Dabei werden zunächst die sprachlichen, politischen und kulturellen Bedingungen erarbeitet, die dem Französischen eine weltweite Expansion ermöglichten, wobei die wichtigsten Aspekte der Sprachgeschichte bis zur Revolution, die Etappen der französischen Kolonialgeschichte und schließlich die Phasen der Entwicklung der institutionalisierten Frankophonie bis zur aktuellen Organisationsstruktur der OIF berücksichtigt werden.
Nach der Bestimmung von Sprecherzahlen werden die vier bedeutendsten Vorschläge zur Modellierung der Rolle des Französischen in frankophonen Gesellschaften präsentiert. Dabei handelt es sich um den geo-historischen Ansatz Willy Bals, den durch Albert Valdman eingeleiteten Paradigmenwechsel zum Konzept der Vehikulär- und Vernakulärsprachen und der Problematisierung der Bezugsnorm für Typologisierungen, die von Gabriel Manessy vertretene soziolinguistisch-deskriptive Perspektive bei der Beschreibung von Varianten des Französischen in Afrika und schließlich um die von Claude Chaudenson entwickelte Beschreibungsmatrix. Da alle diese Ansätze die konkrete kommunikative Praxis und die Wirkungen der Konkurrenzsituation auf die Entwicklung der betroffenen Sprachen nur unzureichend berücksichtigen, werden zudem wichtige Ansätze zur Beschreibung von Sprachkontaktsituationen diskutiert, wie Diglossie, Glottophagie, Polyglossie und das Kontinuumkonzept.

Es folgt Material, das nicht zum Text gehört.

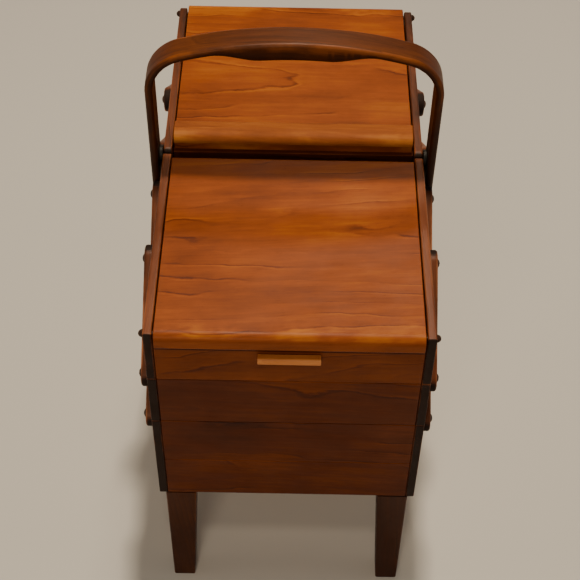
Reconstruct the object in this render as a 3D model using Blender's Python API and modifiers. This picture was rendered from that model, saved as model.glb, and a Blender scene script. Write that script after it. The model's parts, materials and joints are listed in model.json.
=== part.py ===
"""Cantilever sewing box on four legs, with a bentwood carrying handle.

A deep base carries two stacks of two trays. Each half of the box opens outwards on
leaning links that keep its trays level, and each upper tray has a lid that turns on
two pins. X runs across the box, Y along it (the front is -Y) and Z is up. The origin
is on the floor, under the middle of the box.
"""

from math import atan2, cos, hypot, pi, radians, sin, sqrt

import bmesh
import bpy
from mathutils import Matrix, Vector

MM = 0.001

# Overall sizes.
BOX_WIDTH = 250 * MM  # over the side boards
BOX_LENGTH = 460 * MM  # over both halves
COURSE = 62 * MM  # one tray, with the joint under it
PLINTH = 56.5 * MM  # lower course of the base
LEG_LENGTH = 160.5 * MM

# Boards and panels.
BOARD = 8 * MM
TRAY_PANEL = 4 * MM
BASE_PANEL = 6 * MM
SEAM = 2 * MM  # between the side boards of the two halves
END_RECESS = 0.5 * MM  # outer end boards sit this far inside the side boards' ends
INNER_RECESS = 6.5 * MM  # and the inner end boards this far
SEAM_CORNER = 5 * MM  # rounded upper corners of the top side boards
OUTER_CORNER = 2 * MM

# Lids and their fittings.
LID_THICKNESS = 10 * MM
LID_RISE = 3 * MM  # lid top above the side boards
LID_GAP = 1.5 * MM  # to each side board
LID_OPENING = 11 * MM  # from the middle of the box to a lid's inner edge
LID_EDGE = 3 * MM  # rounding of that edge
NOSE_HEIGHT = 18 * MM  # thick rail along the lid's outer edge
NOSE_TOP_EDGE = 8 * MM  # roundings of the rail
NOSE_LOW_EDGE = 4 * MM
NOSE_OVERHANG = 4.5 * MM  # rail beyond the side boards' ends
NOSE_RAIL = 8 * MM  # and behind its pin
LID_PIN_INSET = 5.5 * MM  # from the side boards' ends
LID_PIN_DROP = 4.5 * MM  # below the side boards' top
NOSE_CLEARANCE = 0.5 * MM  # over the outer end board
LID_PIN_DEPTH = 10 * MM
LID_PIN_HEAD = 3.5 * MM
BATTEN_WIDTH = 25.5 * MM
BATTEN_OVERHANG = 3.5 * MM  # beyond the lid's inner edge
BATTEN_HEIGHT = 9 * MM
BATTEN_NEAR_EDGE = 8.5 * MM  # rounding towards the opening
BATTEN_FAR_EDGE = 4 * MM
PULL_WIDTH = 55 * MM
PULL_DEPTH = 8 * MM
PULL_HEIGHT = 9 * MM
PULL_DROP = 21.3 * MM  # its top below the side boards' top
PULL_LIP = 2.5 * MM  # rounding of its front edge
PULL_UNDERCUT = 2 * MM
PULL_HOLLOW = 1 * MM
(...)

Mit Hilfe der Kenntnisse der historischen Bedingungen der Verbreitung, der Typologisierungskonzepte und der Theorien des Sprachkontaktes wird abschließend ein soziolinguistisches Profil des Französischen in Kamerun erstellt, welches von Beispielen eines im Rahmen dieser Arbeit erstellten Interviewkorpus illustriert wird. Erarbeitet werden dabei insbesondere die koloniale und postkoloniale Integration des Französischen in die kommunikative Praxis; die postkoloniale Situation der offiziellen Zweisprachigkeit und die staatliche Förderungspolitik; Varietäten wie das akrolektale Standardfranzösisch, das mesolektale Umgangsfranzösisch der Bildungsschichten und das basilektale Französisch der nicht skolarisierten Bevölkerung; das Camfranglais der städtischen jungen Erwachsenen mit seiner ludischen, kryptischen und identifikatorischen Funktion; die regionalen Ausprägungen der meso- und basilektalen Varietäten außerhalb der urbanen Zentren; die regional verschiedenen Hierarchien der Sprachen in der Einschätzung und im effektiven Gebrauch; die neu entstehenden Konkurrenzsituationen zwischen den basilektalen Varietäten und den afrikanischen Sprachen und schließlich die neu entstehende endogene Norm des "kamerunischen Französisch".